The merging process produces energy via gravitational waves, which the experts said could be captured — in theory. They explained the concept in the ScienceDirect report using lists of equations and graphs.

EV owners seeking powerful, long-lasting batteries will likely be impressed with the results, which could be substantial. The experts claim that a 2.2-pound black hole battery would provide 470 million times the energy of a 441-pound lithium-ion battery. Or, “enough energy for a family for generations.”

That should ease range anxiety, to say the very least.

“While achieving such a level of technological advancement is certainly not imminent, it is not inconceivable that battery technology development could follow a trajectory similar to that of computer technology,” the physicists wrote.

Energy technology is advancing rapidly, as battery innovations using cheaper, better materials are announced regularly. Nuclear fusion breakthroughs could provide abundant, clean energy without the radioactive waste that current fission reactors produce, as well.

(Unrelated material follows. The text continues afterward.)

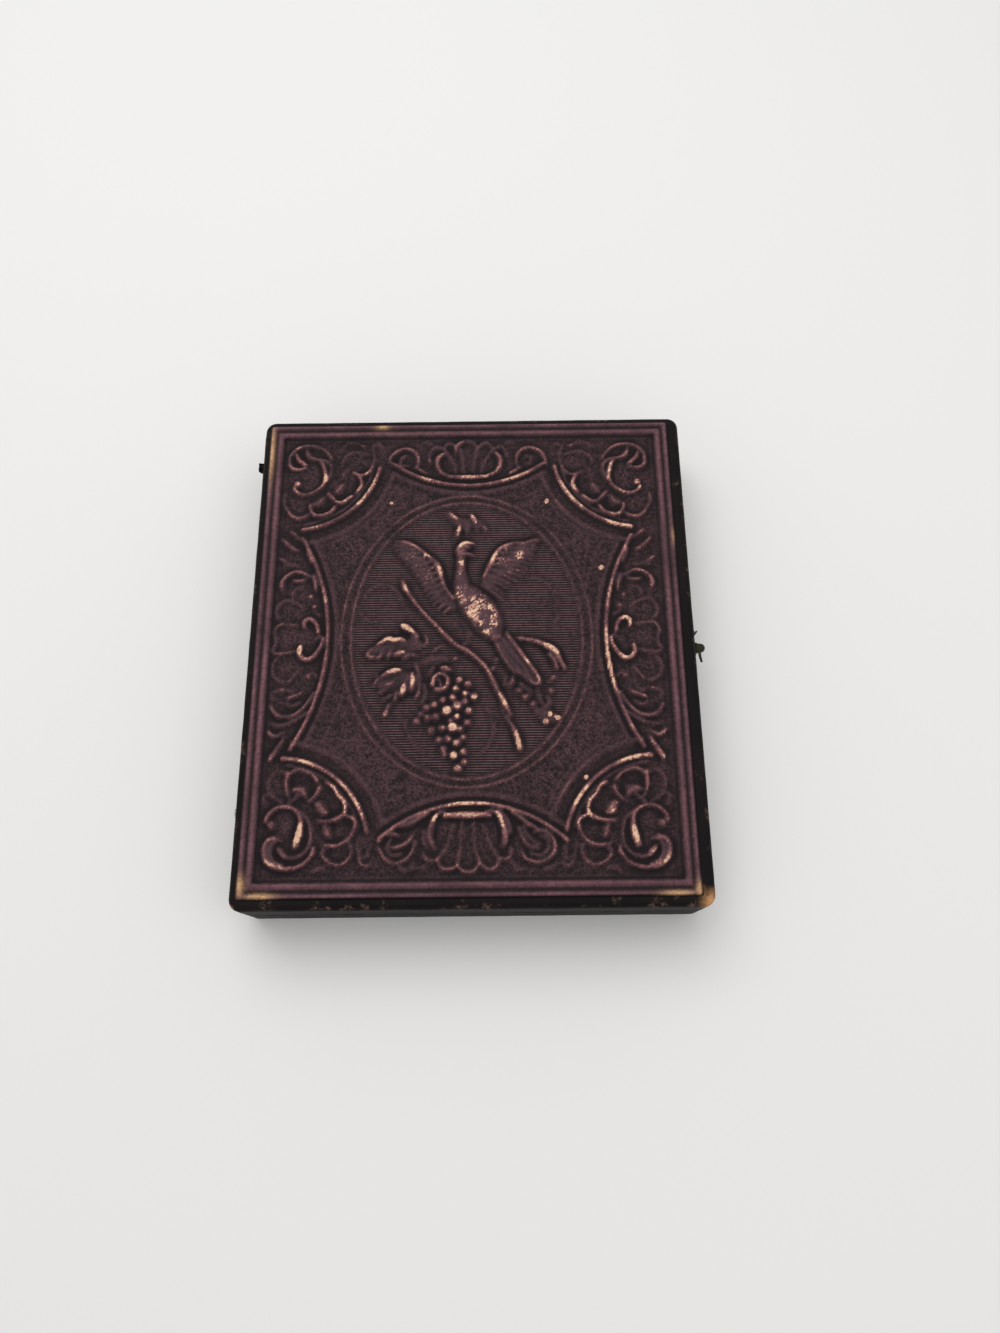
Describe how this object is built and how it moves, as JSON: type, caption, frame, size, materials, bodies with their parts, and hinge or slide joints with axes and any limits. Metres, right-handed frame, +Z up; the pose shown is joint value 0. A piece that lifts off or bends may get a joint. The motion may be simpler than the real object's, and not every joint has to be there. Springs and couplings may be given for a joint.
{
  "type": "daguerreotype case",
  "caption": "Hinged leather-covered wooden case that holds a small framed daguerreotype under a velvet pad and shuts with a side hook",
  "frame": {"origin": "Middle of the underside's crest plane, under the middle of the tray's footprint (the latch knob on one side doesn't count)", "axes": "Row 0 is +X towards the fore edge with the latch, row 1 is +Y towards the head, row 2 is +Z up through the lid"},
  "size_m": [0.0823, 0.092, 0.0166],
  "materials": {
    "case_wood": "bare pine, planed",
    "smooth_leather": "thin smooth leather, near black, worn at the edges",
    "embossed_leather": "pressed aubergine leather, crests rubbed pinkish",
    "velvet": "deep red silk velvet",
    "lining_paper": "thin aged paper",
    "pad_card": "grey-brown card",
    "gilt_brass": "gilt pressed sheet brass",
    "dark_brass": "darkened brass",
    "silvered_plate": "polished silver on copper",
    "cover_glass": "thin clear glass"
  },
  "bodies": {
    "tray": {"tray_board": "case_wood", "tray_rail_head": "case_wood", "tray_rail_foot": "case_wood", "tray_rail_hinge": "case_wood", "tray_rail_latch": "case_wood", "tray_side_leather": "smooth_leather", "tray_embossed_leather": "embossed_leather", "tray_lining_paper": "lining_paper", "retainer_head": "velvet", "retainer_foot": "velvet", "retainer_hinge": "velvet", "retainer_latch": "velvet", "silvered_plate": "silvered_plate", "brass_mat": "gilt_brass", "cover_glass": "cover_glass", "sealing_tape": "lining_paper", "preserver": "gilt_brass", "catch_plate": "dark_brass", "catch_pin": "dark_brass", "catch_nail": "dark_brass", "spine_leather": "smooth_leather", "inner_hinge": "velvet"},
    "lid": {"lid_board": "case_wood", "lid_rail_head": "case_wood", "lid_rail_foot": "case_wood", "lid_rail_hinge": "case_wood", "lid_rail_latch": "case_wood", "lid_side_leather": "smooth_leather", "lid_embossed_leather": "embossed_leather", "lid_pad_card": "pad_card", "lid_pad": "velvet", "hook_plate": "dark_brass", "hook_pivot": "dark_brass", "hook_nail": "dark_brass"},
    "hook": {"hook": "dark_brass"}
  },
  "joints": [
    {"name": "lid_hinge", "type": "hinge", "parent": "tray", "child": "lid", "pos_m": [-0.0402, 0, 0.0083], "axis": [0, -1, 0], "range_deg": [0, 180], "deforming": ["spine_leather", "inner_hinge"]},
    {"name": "hook_swing", "type": "hinge", "parent": "lid", "child": "hook", "pos_m": [0.0405, 0, 0.0115], "axis": [1, 0, 0], "range_deg": [-95, 15]}
  ]
}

Perhaps black holes will become part of our renewable energy future, helping to provide power without planet-warming pollution.

And even if they remain theoretical — Haug and Spavieri say current technology suggests they’d need an “unrealistic” particle accelerator the size of the solar system to pull it off — we are likely only at the onset of fascinating innovations.

“Even if this turns out to be impractical, it still represents the ultimate physical limit on battery efficiency in the future based on today’s knowledge of physics,” they wrote. “… Never say never.”